O Ministério Público apresentou a resposta, formulando as seguintes conclusões:
1. Resulta dos autos, a existência de indícios suficientes e fortes da prática pelo arguido de 1 (um) crime de roubo agravado, em co-autoria material, na forma consumada, previsto e punido pelo artigo 210.º n.º 1 e n.º 2 al. b) por referência ao artigo 204.º, n.º 2 al. f) do Código Penal.
2. Tal sustentação advém dos elementos probatórios já carreados para os autos, e indicados no douto despacho, para os quais se remete por razões de economia processual, nomeadamente do reconhecimento pessoal por parte do ofendido e testemunha, bem como da inquirição dos mesmos onde relatam de modo credível a forma como os factos ocorreram.
3. O Tribunal a quo não sustentou a aplicação da medida de coacção com “presunções de comportamentos”, sendo que a participação do arguido nos factos encontra-se cabalmente descrita pelo ofendido, descrição esta que mereceu, e bem, credibilidade por parte do Tribunal, ao contrario da versão apresentada pelo arguido e ora Recorrente.
4. Inexistem, nesta fase, quaisquer dúvidas sobre a co-autoria por parte do Recorrente na prática dos factos e sobre a participação que o mesmo teve no desenrolar dos mesmos.
5. Se podem existir dúvidas quanto ao número de indivíduos envolvidos nos factos, os elementos probatórios já carreados para o inquérito não oferecem dúvidas sobre a circunstância de o arguido ser um deles e que foi feito uso de uma arma de fogo – ainda que não empunhada, mas exibida. 10 de 13
6. O acervo probatório constante dos autos indicia fortemente a prática dos factos pelo arguido, sendo possível extrair quer dos mesmos, quer da descrição fáctica, qual o grau de comparticipação do arguido na prática dos mesmos.

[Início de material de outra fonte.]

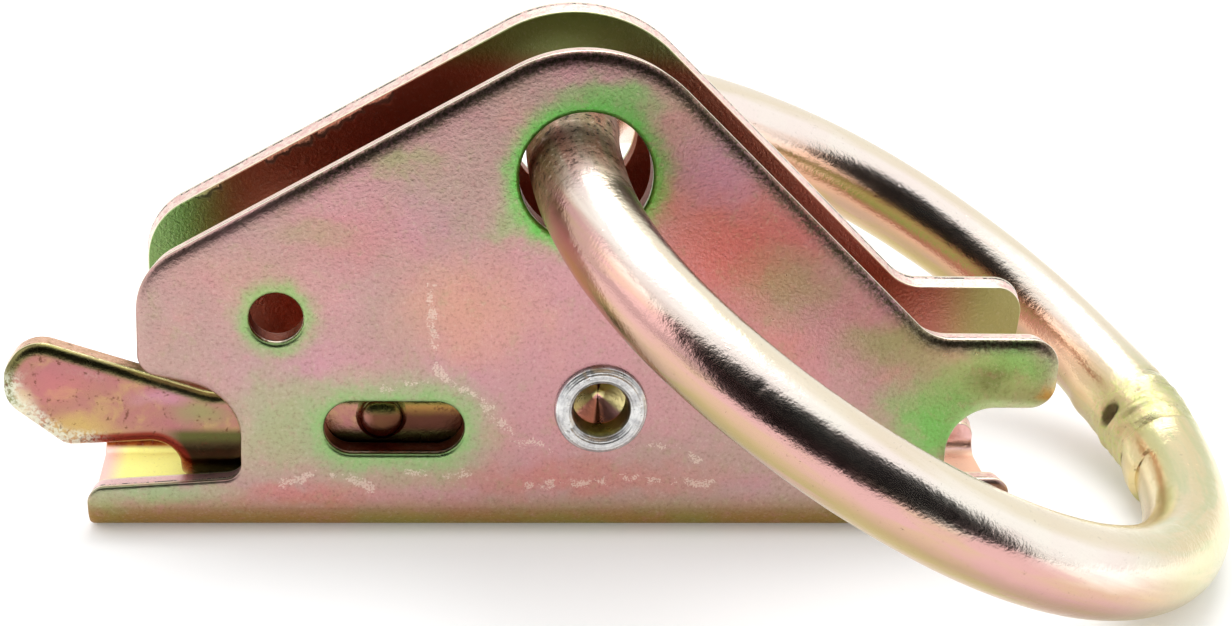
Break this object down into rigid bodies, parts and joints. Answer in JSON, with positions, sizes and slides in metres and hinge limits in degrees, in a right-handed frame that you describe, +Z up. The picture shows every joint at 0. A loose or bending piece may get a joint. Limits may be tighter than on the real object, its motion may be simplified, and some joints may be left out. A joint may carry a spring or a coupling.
{
  "type": "rail anchor with o-ring",
  "caption": "Folded steel anchor that hooks into a slotted tie-down rail, with a sprung sliding latch, a rivet and a freely swinging welded ring.",
  "frame": {"origin": "on the flat underside of the channel web, straight below the ring hole, midway between the cheeks", "axes": "+X along the channel from the latch end to the nose, +Y from the side with the rolled rivet rim to the side with the rivet head, +Z up from the web to the ring hole"},
  "size_m": [0.0947, 0.0625, 0.0386],
  "materials": {
    "plated_channel": "yellow zinc plating, satin, iridescent",
    "plated_latch": "yellow zinc plating, satin, iridescent",
    "rivet_steel": "clear zinc plating, dull",
    "spring_steel": "spring wire, smooth",
    "plated_ring": "yellow zinc plating, bright, iridescent"
  },
  "bodies": {
    "channel": {"channel": "plated_channel", "rivet": "rivet_steel", "spring": "spring_steel"},
    "latch": {"latch": "plated_latch"},
    "ring": {"ring": "plated_ring"}
  },
  "joints": [
    {"name": "latch_slide", "type": "slide", "parent": "channel", "child": "latch", "axis": [1, 0, 0], "range_m": [-0.0026, 0.004], "stiffness_N_per_m": 5000, "deforming": ["spring"]},
    {"name": "ring_swing", "type": "hinge", "parent": "channel", "child": "ring", "pos_m": [0, 0, 0.0292], "axis": [0, 1, 0], "continuous": true}
  ]
}
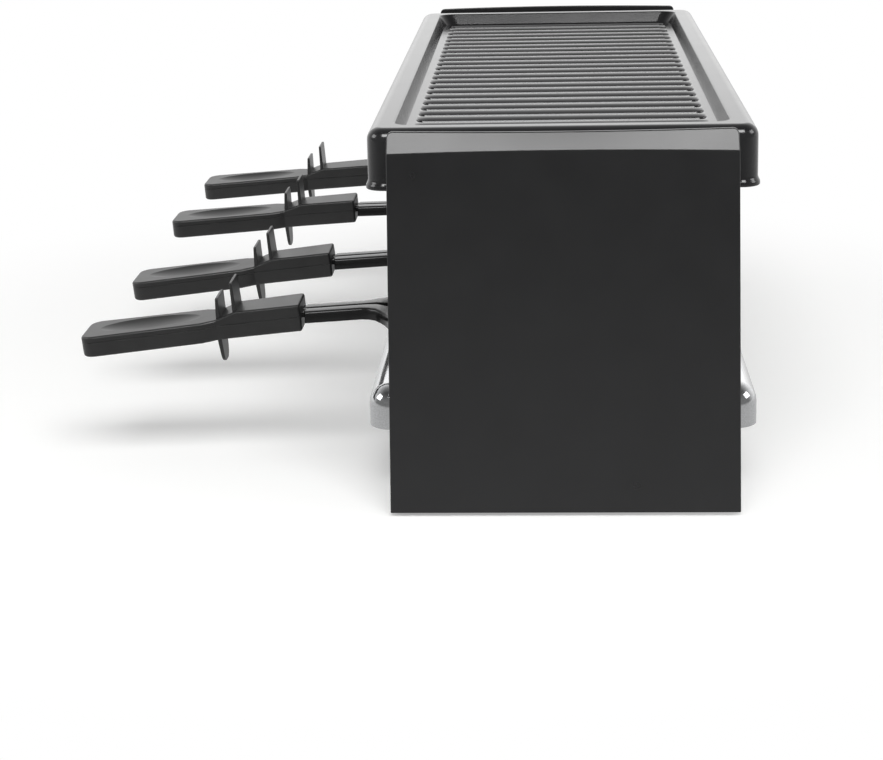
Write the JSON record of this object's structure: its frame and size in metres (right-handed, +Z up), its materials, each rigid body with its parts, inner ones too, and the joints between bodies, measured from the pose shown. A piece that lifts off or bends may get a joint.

7. O princípio da presunção de inocência do arguido, consagrado no art.º 32º nº 2 da Constituição não pode servir de argumento para fundamentar a substituição ou a revogação da prisão preventiva. O mesmo é tido em conta através da observância dos princípios da necessidade, adequação e proporcionalidade.
8. No que se refere aos perigos que sustentaram a aplicação da medida de coacção de prisão preventiva ao arguido, o douto despacho está fundamentado e motivado com base nos elementos constantes dos autos, não merecendo qualquer censura, sustentando sobretudo, o perigo de continuação da actividade criminosa, o perigo relativo ao alarme social e de perturbação do inquérito e da conservação da prova e perigo de fuga, fundamentos aos quais, também, se adere e que não oferecem demais considerações.
9. O Tribunal a quo, ao contrario do alegado pelo Recorrente, apreciou concretamente cada um dos perigos tendo em conta a concreta situação pessoal do arguido, a personalidade evidenciada nos autos e assumida em sede de interrogatório, bem como o seu enquadramento social, familiar e até o seu passado criminal, fundamentos aos quais se adere e para os quais se remete por nada haver a acrescentar.
10. O Tribunal a quo ponderou e fundamentou a aplicação da medida de coacção de prisão preventiva com base nos princípios da necessidade, adequação e proporcionalidade, tal como exigido pelo artigo 193.º do Código de Processo Penal.
11. O grau de ilicitude é elevadíssimo contando que além da exibição de arma (bastando a sua ostentação para que a vítima fique numa posição bastante diminuída), o arguido praticou os factos com manifesta superioridade numérica sobre o ofendido, o prévio contacto com a acção da justiça em nada moldou os 11 de 13 comportamentos do arguido e o arguido não colaborou com a justiça com o seu regresso a Portugal, apenas tendo regressado para renovar o seu visto e com total desconhecimento da pendência de mandados de detenção.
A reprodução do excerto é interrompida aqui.